Kai Ryssdal: This week’s economic indicator of choice arrives on 18 wheels. Although, given the imposing size of the semis on the nation’s highways, you might have missed it. The American Trucking Association says its freight volume was down 11 percent in December from a month earlier. Still, the industry lobbying group is looking to consolidate its traffic. The Association is pushing to allow more super-sized trucks on the road. Sadie Babits reports from Portland, Ore.

SADIE BABITS: Keith Johnson has been driving trucks for 27 years. His rig is one we’re used to seeing on the highways — a single 53-foot trailer.

KEITH JOHNSON: And I’ll tell you what I deliver in one of these everyday.

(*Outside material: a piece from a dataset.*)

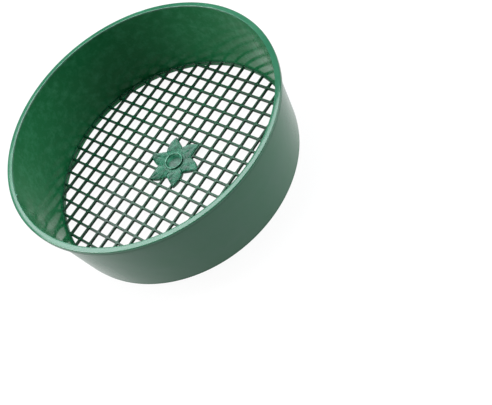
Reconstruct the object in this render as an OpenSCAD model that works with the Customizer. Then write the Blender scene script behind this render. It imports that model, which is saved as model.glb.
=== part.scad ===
// Round garden soil sieve: a tapered moulded drum with a square mesh floor.
// The drum stands on z = 0 with its open side up, and its round axis is Z.
// The mesh bars run along X and Y, and one bar of each set passes over the axis.

/* [Drum] */
// Outer diameter over the rim
rim_d = 360; // [330:2:380]
// Height from the resting edge to the top of the rim
height = 112; // [100:1:130]
// Slope of the wall away from the axis, in degrees
wall_draft = 4.7; // [4:0.1:6]
// Thickness of the wall
wall_t = 2.2; // [1.8:0.1:2.6]

/* [Rim] */
// Width of the flat lip, the top of the wall included
lip_w = 7.2; // [6:0.1:8]
// Thickness of the lip
lip_t = 2; // [1.6:0.1:2.4]
// Height of the rim from the top of the lip to the bottom of its turned-down skirt
skirt_h = 6; // [5:0.5:9]
// Thickness of the skirt
skirt_t = 1.7; // [1.4:0.1:2]
// Direction of the nib on the lip's inner edge, in degrees from +X
nib_angle = 241; // [0:1:359]

/* [Foot] */
// Height of the straight foot band
foot_h = 4.5; // [3.5:0.5:5]
// How far the foot band steps in from the bottom of the wall
foot_step = 0.8; // [0.4:0.1:1.2]

/* [Mesh] */
// Distance between the middles of two neighbouring bars
pitch = 18; // [17:0.5:20]
// Height of the underside of the bars above the resting edge
mesh_z = 5.7; // [5.2:0.1:8]
// Height of a bar
bar_h = 3.3; // [3:0.1:4]
// Width of a bar on the underside
bar_foot_w = 3.8; // [3.4:0.1:4.4]
// Width of a bar at its crest
bar_crest_w = 2; // [1.6:0.1:2.4]
// Width of the ledge between the mesh and the wall
ledge_w = 2.4; // [2:0.1:3]
// Thickness of the ledge
ledge_t = 1.8; // [1.4:0.1:2.2]
// How far the ledge lies below the bars' crests
ledge_sink = 0.4; // [0.2:0.1:0.8]

/* [Flower] */
// Radius to the tips of the petals
tip_r = 38.3; // [36:0.1:42]
// Radius to the valleys between the petals
valley_r = 22.5; // [21:0.1:25]
// Direction of the first petal's tip, in degrees from +X
tip_angle = 3.5; // [0:0.5:15]
// How far the valleys lie ahead of the point halfway between two tips, in degrees
valley_lead = 4.5; // [0:0.5:8]
// How far the leading side of a petal bulges from a straight line
petal_bulge = 2.7; // [1:0.1:3.5]
// Height of the petals above the bars' crests
plate_rise = 1.1; // [0.6:0.1:1.6]
// How far the flower plate hangs below the bars' undersides
plate_drop = 0.4; // [0.2:0.1:0.8]
// Radius of the round hub that carries the petals
hub_r = 16; // [15:0.5:18]
// Outer radius of the button on top of the hub
button_r = 12.4; // [11:0.1:13]
// Height of the button above the petals
button_h = 2.6; // [2:0.1:3]
// Radius of the dimple in the underside of the hub
dimple_r = 6; // [5:0.1:7]
// Depth of the dimple
dimple_h = 2.4; // [1.8:0.1:2.8]

/* [Hidden] */
$fn = 180;

body_green = [0.09, 0.33, 0.19];
edge_green = [0.36, 0.62, 0.47];
mesh_green = [0.20, 0.46, 0.33];

rim_r = rim_d / 2;
lip_z = height - lip_t;
mouth_r = rim_r - lip_w;
wall_top_r = mouth_r + wall_t;
wall_slope = tan(wall_draft);
wall_foot_r = wall_top_r - (lip_z - foot_h) * wall_slope;
foot_r = wall_foot_r - foot_step;
foot_inner_r = foot_r - wall_t;

mesh_top = mesh_z + bar_h;
ledge_top = mesh_top - ledge_sink;
ledge_z = ledge_top - ledge_t;
mesh_inner_r = inner_r(mesh_z);
bar_gap = 5;
bar_count = floor((mesh_inner_r - bar_gap) / pitch);

petal_count = 6;
petal_step = 360 / petal_count;
plate_z = mesh_z - plate_drop;
plate_top = mesh_top + plate_rise;
vein_w = 1.2;
vein_h = 0.5;
vein_start = hub_r + 2;
vein_end = tip_r - 8;

// Inner radius of the wall at height z
function inner_r(z) = wall_foot_r - wall_t + (z - foot_h) * wall_slope;

// A point at radius r and angle a
function polar(r, a) = [r * cos(a), r * sin(a)];

// Points of a quarter circle of radius r about c, from angle a0 on to a0 + 90
function quarter(c, r, a0, steps = 5) = [for (i = [0:steps]) c + polar(r, a0 + 90 * i / steps)];

// Points from a to b along a curve that stands sag off their chord at its middle
function bowed(a, b, sag, steps = 10) =
    let (d = b - a, side = [d.y, -d.x] / norm(d))
    [for (i = [0:steps]) a + d * i / steps + side * sag * 4 * i * (steps - i) / pow(steps, 2)];

// Points of the bulging leading side of the petal whose tip lies at angle a, from the tip to
// the valley. The trailing side is straight, so the flower looks as if it turns.
function petal_side(a) =
    bowed(polar(tip_r, a), polar(valley_r, a + petal_step / 2 + valley_lead), petal_bulge);

module side_wall() {
    color(body_green)
    rotate_extrude()
    polygon([
        [wall_foot_r - wall_t, foot_h], [wall_foot_r, foot_h],
        [wall_top_r, lip_z], [mouth_r, lip_z]
    ]);
}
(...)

I wouldn’t have it any other way. I love pulling a 53.

But today Johnson is pitching the idea of super-sized trucks for the American Trucking Association. These are rigs that pull two or three trailers and allow truckers to haul more freight. California bans triples but they are allowed in 23 other states. Johnson’s spin? These trucks are good for the planet.

JOHNSON: If you’ve got three drivers taking six trailers and you can cut that down to two drivers taking three trailers each, you reduce that carbon footprint, you’re using less fuel and you’ve got fewer big rigs out on the highway thus taking the congestion out of things.

Sounds good but independent truckers aren’t convinced. They see this as green washing over the real motive — profits.

JULIE POKRYFIKA: I hate big corporate people.

Julie Pokryfika owns and operates her own rig. She doesn’t like the idea of having more double and triple trailers on the road. Pokryfika says it’s just another way for corporate trucking companies to squash smaller operations.

POKRYFIKA: Yes, I can see where they will probably put more freight on these trucks and probably pay them less. So yeah, it’s going to work for them. It’s the same old American thought, you know. Let’s do more and pay less, right?

The ATA acknowledges its plan would mean fewer drivers. But states would still have the power to ban these huge trucks. Pokryfika says the reason to keep them off the road is safety.

POKRYFIKA: I think it’s not a good idea because you know not every area is a good area to pull that long of a trailer. The West it works because we’re not really a densely populated area. You get back East, it never would work. Too many people.

This debate over super-sized trucks is playing out against a dark backdrop. More than 140, 000 truck drivers lost their jobs last year because there’s less freight to haul. Even so a recession isn’t a bad time to rethink how truck companies do business. Donald Broughton tracks the industry for Avondale Partners.

DONALD BROUGHTON: If you look at any industry. Those that become more efficient in their operations are often the ones who come out of a recession as the most productive and hence the most profitable.

Broughton doesn’t buy the argument that new initiatives, like longer trucks on the road, will hurt independent truckers. He says the economy has already kicked out trucking outfits that weren’t efficient — companies that ran their fleets into the ground without the capital to survive a recession.

In Portland, Ore., I’m Sadie Babits for Marketplace.